Impara l’arte e mettila da parte – Un messaggio per Beppe Grillo, sul cui futuro sembra aleggiare l’ombra della congiura. Sarà stata l’influenza dell’aula intitolata a Giulio Cesare, il più celebre tra gli Imperatori romani, ma il leader pentastellato sembra accecato da una mania di onniscienza che rischia di sfuggirgli di mano. Il Movimento, però, ha i suoi anticorpi a quanto pare. Fatti di contratti e relative ammende per i dissidenti. Possono dormire sonni tranquilli i grillini. Dall’olimpo degli Dei Beppe potrebbe non scendere mai. I principi, quelli all’apparenza traditi, sono un’altra questione. Questi sì che lasciano il tempo che trovano, soprattutto quando ostacolano i progetti del leader.
O con me o contro di me, il grido si leva alto e potente. Da destra a sinistra, infatti, la musica sembra sempre la stessa. L’incarnazione del verbo è ancora salda nelle mani di chi tiene le redine di Partiti e Movimenti. Così, se da un lato si critica l’avversario perché aver trasformato il Partito in una “cosa sua”. Dall’altro si seguono le stesse orme. Come in un campo minato, dove ogni passo falso può costare. Ci viene il dubbio, legittimo, che la democrazia partecipata e la rappresentatività diretta, non siano altro che altisonanti paroloni vuoti di senso pratica.

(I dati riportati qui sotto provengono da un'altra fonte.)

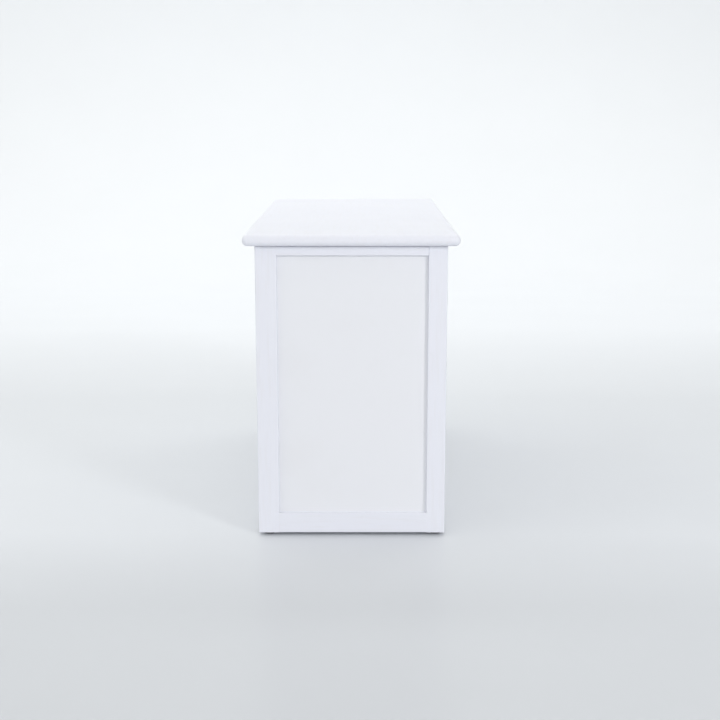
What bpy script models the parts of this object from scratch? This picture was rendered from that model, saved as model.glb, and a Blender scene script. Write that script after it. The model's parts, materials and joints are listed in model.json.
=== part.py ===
"""White wooden toy box: frame-and-panel sides, a hinged lid and two folding lid stays.

X runs along the box's length, the front faces -Y and +Z is up. The origin lies on the floor under the
middle of the lid. Left and right are as seen from the front. All sizes are in metres.
"""

import math

import bmesh
import bpy
from mathutils import Matrix

# Driving sizes
LID_LENGTH = 0.800
LID_DEPTH = 0.350
LID_THICK = 0.0185
TOTAL_HEIGHT = 0.507
OVERHANG = 0.019  # of the lid, beyond the body on every side
LID_GAP = 0.0016  # between the body's top edge and the closed lid
LID_ROUND = 0.0085  # radius of the lid's edges, which makes them almost half round
LID_ROUND_STEPS = 6
GLIDE_HEIGHT = 0.005
FIT = 0.0003  # gap between pieces that touch

# Frame members
POST_WIDTH = 0.034  # along X, as seen from the front
FRONT_POST_DEPTH = 0.035
BACK_POST_DEPTH = 0.031
RAIL_THICK = 0.018
TOP_RAIL_HEIGHT = 0.015
BACK_TOP_RAIL_HEIGHT = 0.045  # taller, because the hinges are screwed to it
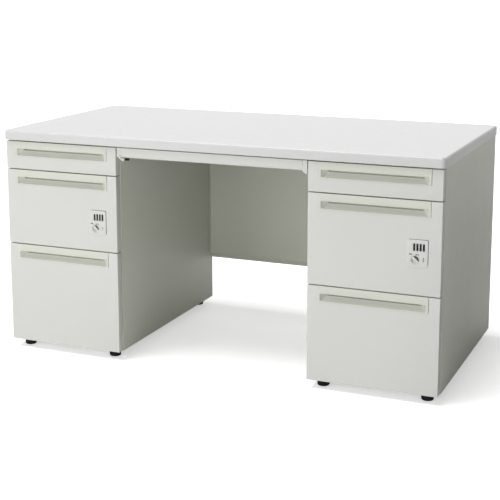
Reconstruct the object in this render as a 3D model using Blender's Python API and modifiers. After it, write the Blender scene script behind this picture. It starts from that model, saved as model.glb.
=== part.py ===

Certo, gli elettori sono stanchi di sotterfugi e giochi di palazzo. È altrettanto vero, però, che gli italiani rimangono tuttora affezionati all’idea di un leader che sappia prendere in mano la situazione. Facendosi carico dei loro destini. Da quando è stato eletto, Donald Trump ha raccolto i favori di molti esponenti politici italiani. “La politica internazionale ha bisogno di uomini forti come loro”, dichiarava Grillo. La domanda nasce spontanea, quindi, è la politica internazionale o quella italiana ad aver bisogno di uomini forti. Mi nonna diceva sempre che alla fine il troppo stroppia. A buon intenditor poche parole.